The question is inevitable. I will be meeting someone for the first time, be it at church, Blake's dance class, or as it was today, at a birthday party of a kid in Blake's preschool class; and THE QUESTION presents itself.
I hate this question. Mainly because I don't have a simple answer....and that is what people want when they ask this question - a simple, concise, one (or two, max) word answer. They don't want an explanation of what you did before kids, or what you plan to do once they start school. They want you to say something simple like, doctor, or lawyer, so they can continue with the other nicities.
I don't have a simple answer for them. If I had an answer at all it would be the following, "Well, I'm an actor without a stage. I'm an educator, without students. I'm a writer...waiting to be published. Oh, yeah, and I'm a wife and a mom."
I could say I'm a homemaker...but this does not seem adequate to me. Perhaps it should, but it doesn't. I'm more than a "homemaker" I think to myself whenever I prepare myself to smile and give this simple, one-word answer. Why are there such negative connotations for this term? Why does my jaw seem to harden in place and my stomach drop whenever I prepare myself to say it? Is it because I write a ridiculous student loan check each month for a Master's degree I'm not technically using?
I think it's something deeper than all of this. Somewhere in our culture things have gone strangely awry. Along the way somewhere women have been made to feel like should be doing MORE. No matter how much they have on their plate already. No matter how many committees they chair, teams they coach, hours they clock in, loads of laundry they fold, or delicious-Paula-Deen-couldn't-cook-it-better dinners they cook it simply isn't enough. We feel the need, no more than a need, compulsion to do it all - and then some!
It's a sickness really - a contagious, out-of-control epidemic that is in serious need of a cure. I know you've continued reading because you are on the edge of your seats waiting for me to present you with my unbelievable solution. My astonishing revelation is this: I don't know. I don't know how to resolve something I struggle with daily. Feeling adequate with what I'm doing and where I am in life when I ALWAYS feel like I "should" be doing so much more is a constant nagging thought in the back of my mind.

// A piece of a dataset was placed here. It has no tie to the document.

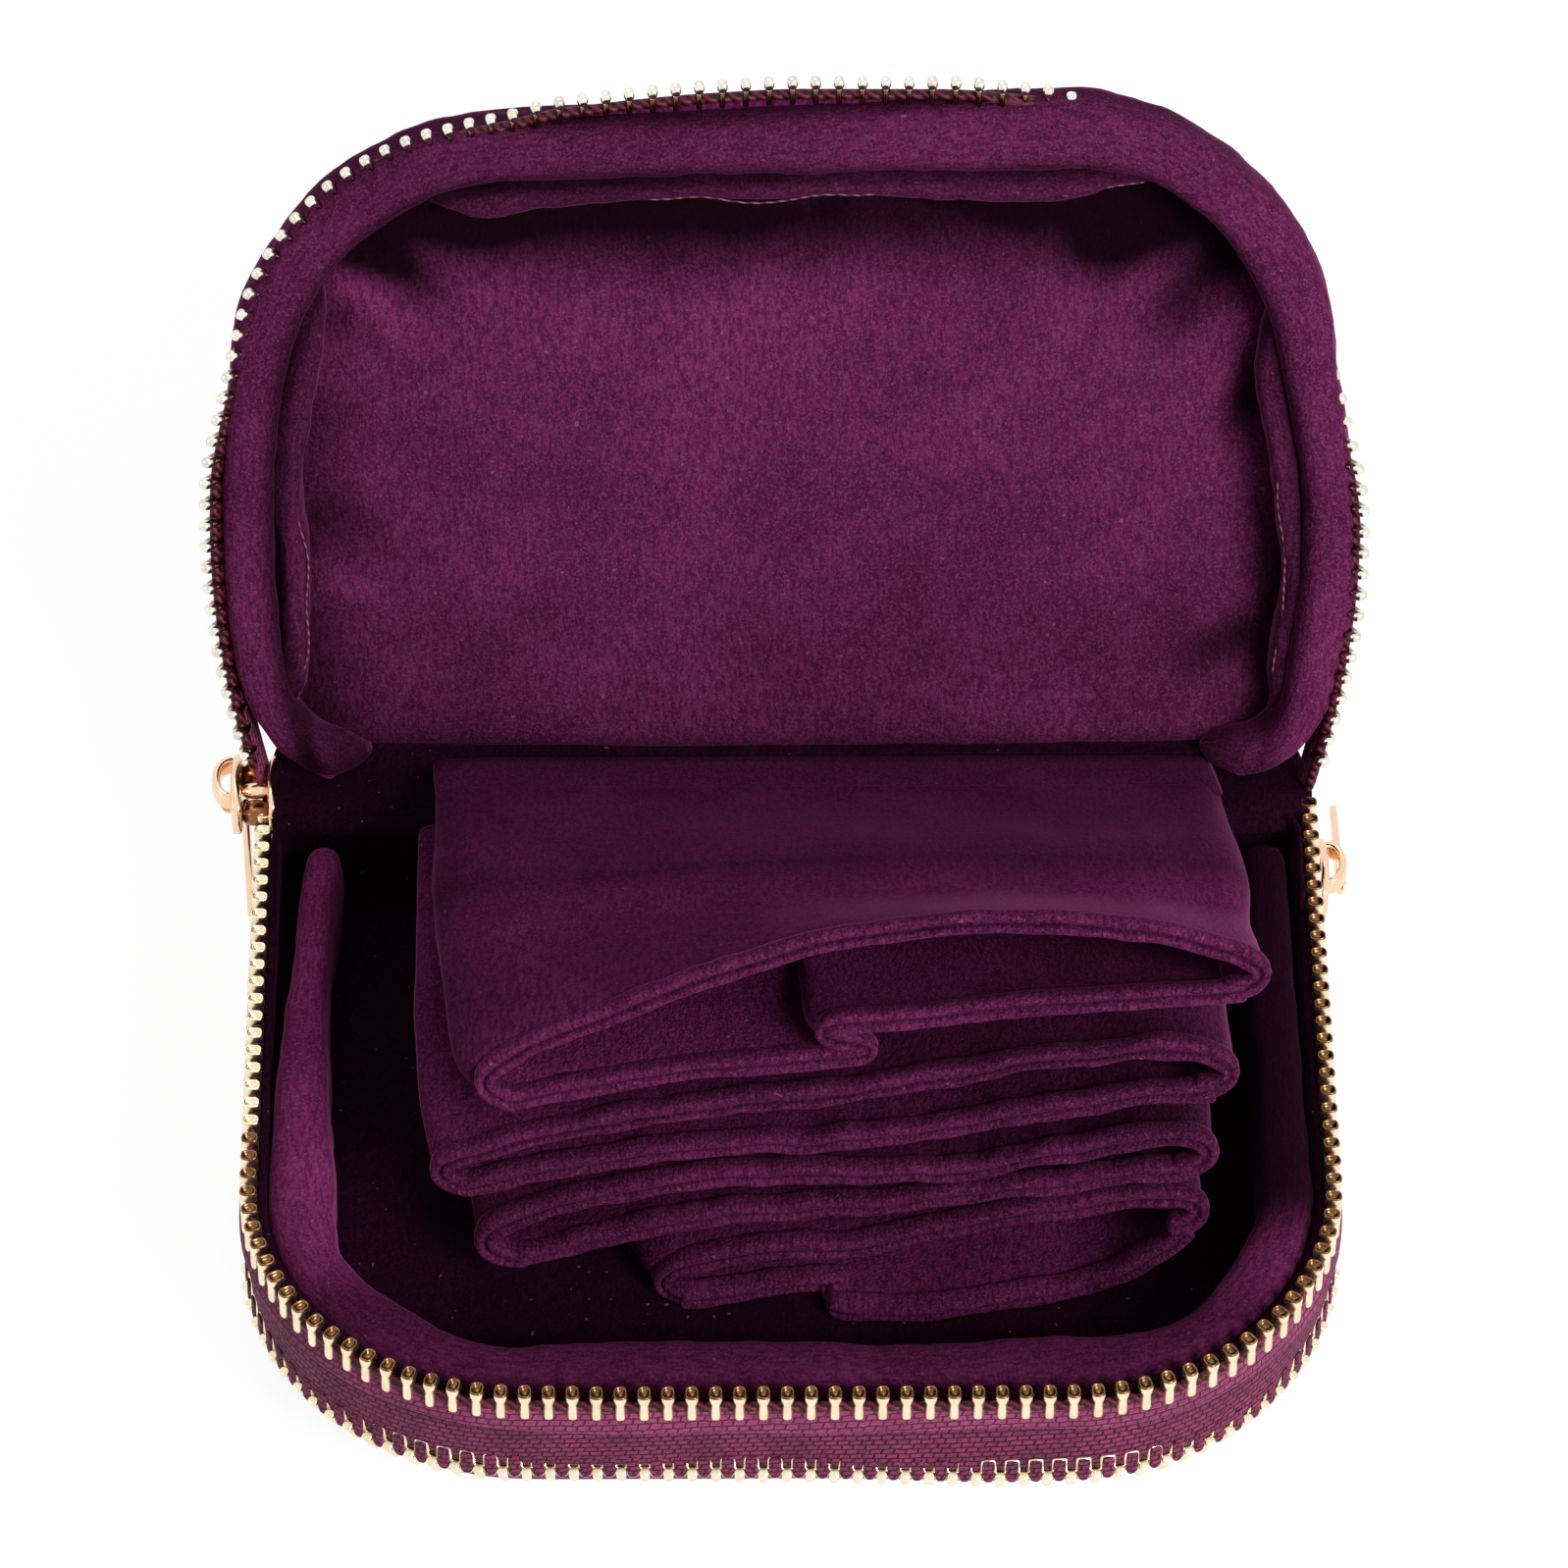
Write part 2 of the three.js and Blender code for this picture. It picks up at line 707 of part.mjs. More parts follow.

But, I have learned one thing. I recently read a fabuous book by Daniel H. Pink called, "A Whole New Mind." (Fantastic! I highly reccomend it!) Anyways, one small section of the book was about how the US viewed happiness in comparision with other countries and it gave a small questionnaire to reveal whether or not you are doing what would be the most rewarding job for you to do. It told me this: I am where God wants me to be.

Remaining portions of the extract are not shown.